There have been some interesting perspectives here and I have a few observations to share. Firstly, there are plenty of areas where computing science isn't constrained to the 'big corporate platforms' quite so much, for example in bioinformatics and other areas of science, niche areas (like telecoms, life critical systems, etc) and these are to name but a few. If you think that money isn't an influence in those other human endeavours though - the sciences are really no exception to this - you are quite mistaken. Even academics have to earn a living and competition over grants, certainly in the UK, is not for the faint hearted from what I hear.

My second observation comes from spending considerable effort helping a rather *large* IT unit (whose technical staff runs into tens of thousands) with solutions to varying challenges that rally under the banner of 'governance', many of which are about processes and people as well as technology. One thing is very clear to me from this experience. In the modern business technical landscape, Dijkstra's call for simplicity and elegance is pretty much lost in a sea of voices clamouring for cost/waste reduction, increased throughput, reduced turn around times and so on. Especially when financial hard times hit, the order of the day is to do 'more' with fewer people, less money, and in less time. And naturally nobody wants the quality to go down either. Frankly in the midst of that kind of storm, picking the right tool for the job has to account for a lot more than just the requisite technical merits of one platform versus another. The comments that have been made here about risk are absolutely spot on, and in practise this 'risk aversion' often has little or nothing to do with the fact that some unknown thing like Erlang is 'unusual' or 'unfamiliar'. The risk is far more practical than that, and it boils down to the exact questions you ask yourself in an architect or solution designer's role every time you have this kind of technology choice to make:

1. will Technology-X interface with any existing tech we already have on the ground?
2. is Technology-X sufficiently battle proven in the wild and with notable companies/organisations?
3. will I be able to hire developers to continue working on Technology-X if Joe and Rob (who are so keen to use it) decide to quit half way through the project?
4. if I do have to hire new developers, will they cost me twice as much because Technology-X represents a niche skill set?
5. will I ever be able to find an affordable second and/or third line support team for this?

It can be harder to do things at scale with java, distribution doesn't come so easily and getting concurrency right requires skill, experience and good analysis and measurement tools. However for most of points 1..5, java scores very highly. Erlang does great on 1 and 2. Being able to find developers is getting better, but it's still incomparably more difficult to find a good Erlang developer who is available for hire than it is to get one with Java and/or .NET experience. True, a really good developer will be able to pick up almost any language, and will even be able to adapt to new and unfamiliar programming paradigms. However 'really good' developers who can pick things up like that, actually costs a lot of money, and it's not particularly easy to find ready made teams of them that you can outsource to. An IT department with tens of thousands of people that supports a business of hundreds of thousands, simply *has* to outsource some of its engineering work. And as for finding an affordable ASG solution, just forget it. Go and compare the cost of setting up a second or third line support contract for some bog standard Java web application or Oracle suite or Sharepoint application or whatever. There's no comparison.

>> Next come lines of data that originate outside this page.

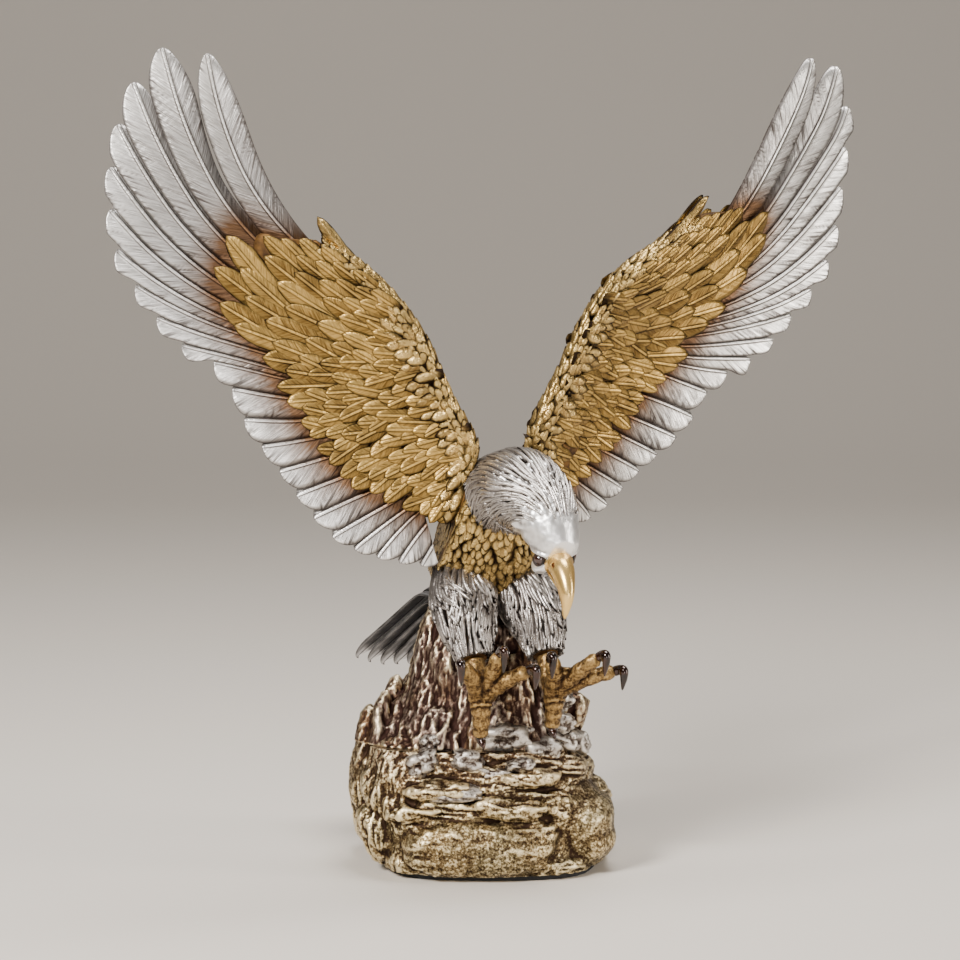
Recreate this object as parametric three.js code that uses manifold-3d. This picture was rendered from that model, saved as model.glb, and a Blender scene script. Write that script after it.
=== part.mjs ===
// A desk-top statuette of an eagle landing on a broken stump, wings raised and talons thrown forward.
// It is a set of separate castings: rock, stump, torso, head, beak, tail, two feet and two wings whose
// tenons push into sockets in the shoulders. A threaded rod draws torso, stump and rock together.
// Millimetres, +Z up, the front towards -Y, the origin at the middle of the underside.
import * as THREE from "three";
import { mergeVertices } from "three/addons/utils/BufferGeometryUtils.js";
import Module from "manifold-3d";

const wasm = await Module();
wasm.setup();

// ---- Driving dimensions ----
const GAP = 0.3; // left between pieces that touch
const PAD = { thick: 2, inset: 0.95 };
const PLATE = { thick: 3, ledge: 4 };
const ROCK_TOP = 50; // height of the joint between rock and stump
const STUMP_TOP = 103;
const CAVITY = { width: 56, depth: 48, roof: 34, taper: 0.82 };
const ROD = { radius: 2.5, intoBird: 25, washerRadius: 9, washerThick: 1.5, nutRadius: 5.2, nutThick: 5 };
const DOWEL = { radius: 1.5, length: 12 };
// Where the bird stands on the rock, how far it is turned in degrees, and the height in its own frame at which
// it sits on the stump.
const BIRD = { x: -2, y: 4, turn: 20, perch: 103 };
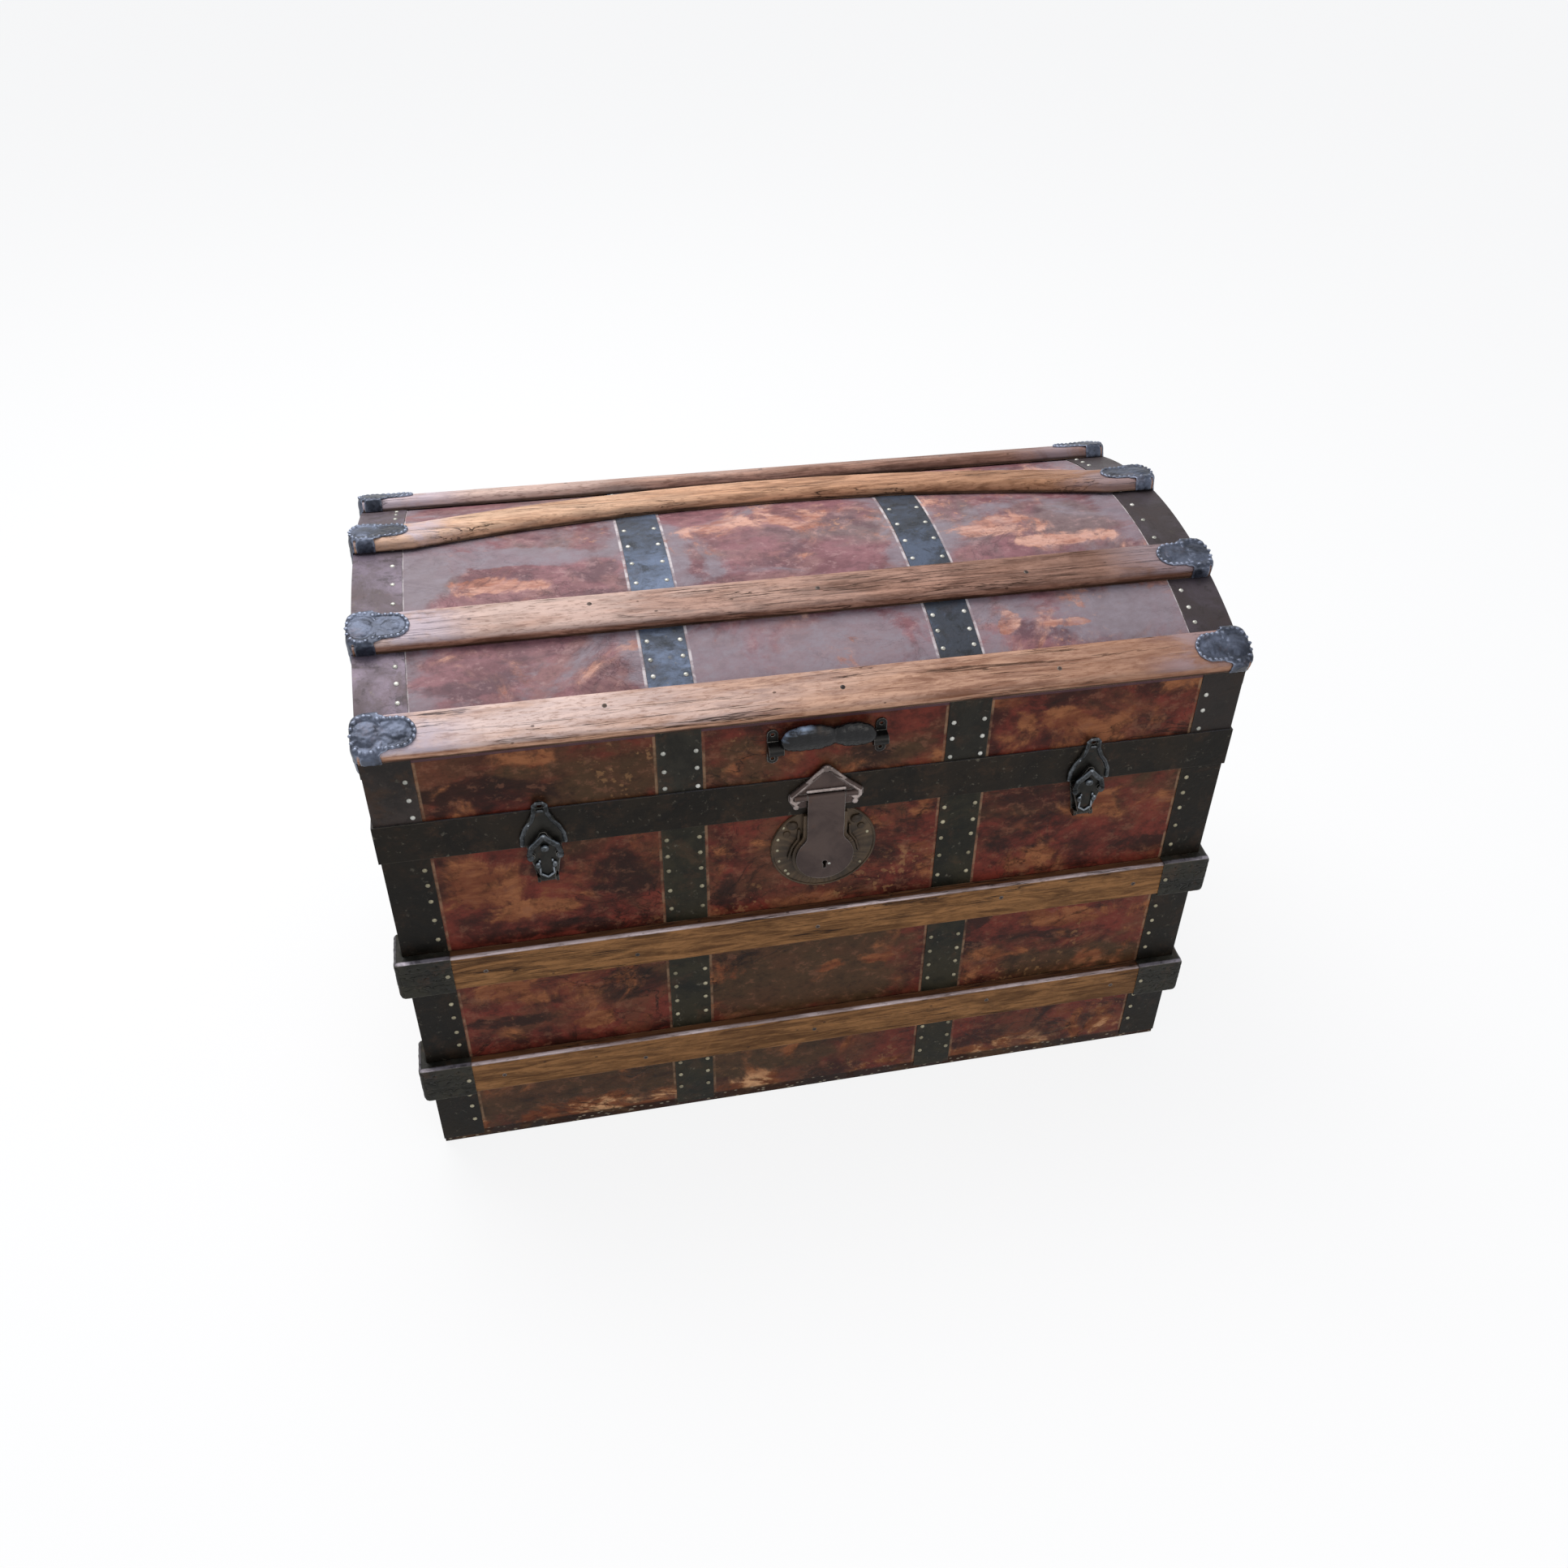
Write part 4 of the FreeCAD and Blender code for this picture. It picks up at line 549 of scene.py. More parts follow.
def slat_wood(name, dark, light, shift, sky_share, sky_tint, on_lid=False):
    """Open-grained wood along X; shift moves the pattern, so that no two slats look alike.

    sky_share and sky_tint say how strongly and to what colour the upward faces are lightened, partly by
    bleaching and partly with a painted highlight. A lid slat is lightened most at its left, dusty at both ends,
    darker towards its right, and has a painted shadow as a dark line where it meets the boards. A case slat is
    lightened only along the outer part of its top; the rest of its top is darkened with grime and painted shade.
    """
    wood = Finish(name, roughness=0.55)
    grain = wood.noise(wood.stretched(1.0, 9, 9, shift=shift), 14, 9, 0.70, 0.7)
    fibres = wood.noise(wood.stretched(1.0, 5, 5, shift=shift), 90, 6, 0.68, 0.3)
    colour = wood.mix(wood.step(grain, 0.36, 0.62), dark, light)
    patches = wood.noise(wood.stretched(1.0, 1.6, 1.6, shift=shift), 9, 9, 0.66, 0.6)
    colour = wood.mix(wood.step(patches, 0.50, 0.66, 0.0, 0.6), colour, dark)
    colour = wood.mix(wood.step(patches, 0.47, 0.34, 0.0, 0.45), colour, light)
    up = wood.step(wood.facing(2), 0.45, 0.85)
    bleach_and_highlight = wood.step(wood.noise(wood.stretched(1, 5, 5, shift=shift), 9, 7, 0.6, 0.5), 0.38, 0.58, 0.45, 1.0)
    if on_lid:
        up = wood.step(wood.facing(2), -0.1, 0.5)
        bleach_and_highlight = wood.times(bleach_and_highlight, wood.step(wood.axis(0), 0.12, -0.36, 0.15, 1.0))
    else:
        # The whole top of a case slat is darkened first, grime and painted shade; only its outer part then gets the
        # bleach and painted highlight
        depth = wood.plain(wood.axis(1))
        bleach_and_highlight = wood.times(bleach_and_highlight, wood.step(depth, FACE + 0.0080, FACE + 0.0105))
        colour = wood.mix(wood.times(up, 0.6), colour, tone(70, 40, 32))
    # Lighten the upward faces: partly bleaching, partly a painted highlight
    colour = wood.mix(wood.times(wood.times(up, bleach_and_highlight), sky_share), colour, sky_tint)
    colour = wood.mix(wood.step(fibres, 0.50, 0.64, 0.0, 0.5), colour, dark)
    marks = cracks_and_scars(wood, shift)
    colour = wood.mix(wood.times(marks, 0.9), colour, tone(38, 22, 16))
    if on_lid:
        colour = lid_slat_wear(wood, colour, dark, patches, up)
    # Painted shade: the faces that look down are darkened
    under = wood.step(wood.facing(2), -0.4, -0.8)
    colour = wood.mix(wood.times(under, 0.7), colour, tone(36, 26, 18))
    worn = wood.times(wood.edges(0.0022), wood.step(grain, 0.42, 0.56, 0.0, 0.5))
    colour = wood.mix(worn, colour, tone(204, 168, 134))
    relief = wood.plus(wood.times(grain, 0.7), wood.times(fibres, 0.3))
    relief = wood.minus(relief, marks)
    return wood.done(colour, relief, 0.0008, wood.step(grain, 0.3, 0.7, 0.66, 0.44), 0.0018)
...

Despite the fact that in Erlang, doing those things that are 'hard work' in java is a lot easier (and more pleasant for the developer), it is not impossibly hard to do these things in java either. I have implemented java server applications that handle a very large amount of throughput, have to deal with issues of redundancy and failover correctly when problems occur - these were 'big' projects and it was hard work, especially to test. I am also able to write concurrent programs in java (and .NET for that matter) and whilst it is not my preference to do this, it is very much possible. I am not an 'average' programmer, but I'm not a superstar or a genius either. Ironically, Erlang was developed to make it easier for 'average' programmers to build safe and correct programs, yet because it is perceived as being a niche skill, this (simplicity making it easy to do the right thing) is lost of most people who're at decision making level in a company with > 10k IT staff.

This isn't to even start to mention industry standards, which again are a contributing factor. Sometimes the 'big players' have an advantage because they've ploughed millions into getting ahead of the game in some areas. Is it big conspiracy between businesses and Microsoft/Oracle do we think? No, it's much simpler than that. The large vendors get in the door and sell their story to the beleaguered IT managers, who sign on the dotted line whilst desperately hoping that with this new product/platform in place, they might at last get their weekends back.

Now you know what's influencing those decisions - it's absolutely not about business decision makers versus IT. It is IT who makes those decisions, and IT does tend to choose the popular, well known and 'safe' platforms and tool sets for these reasons (and many others besides). These are not bad decisions at all. An IT department does not exist in a vacuum separately from the business, and if we're talking about IT departments whose job it is to support and enable the business, doing what's *right* for the business means getting it right on the finances, accounting for business continuity and so on. So the point about all this is that Erlang might be the right tool for the job, but that doesn't necessarily equal the right thing for the business.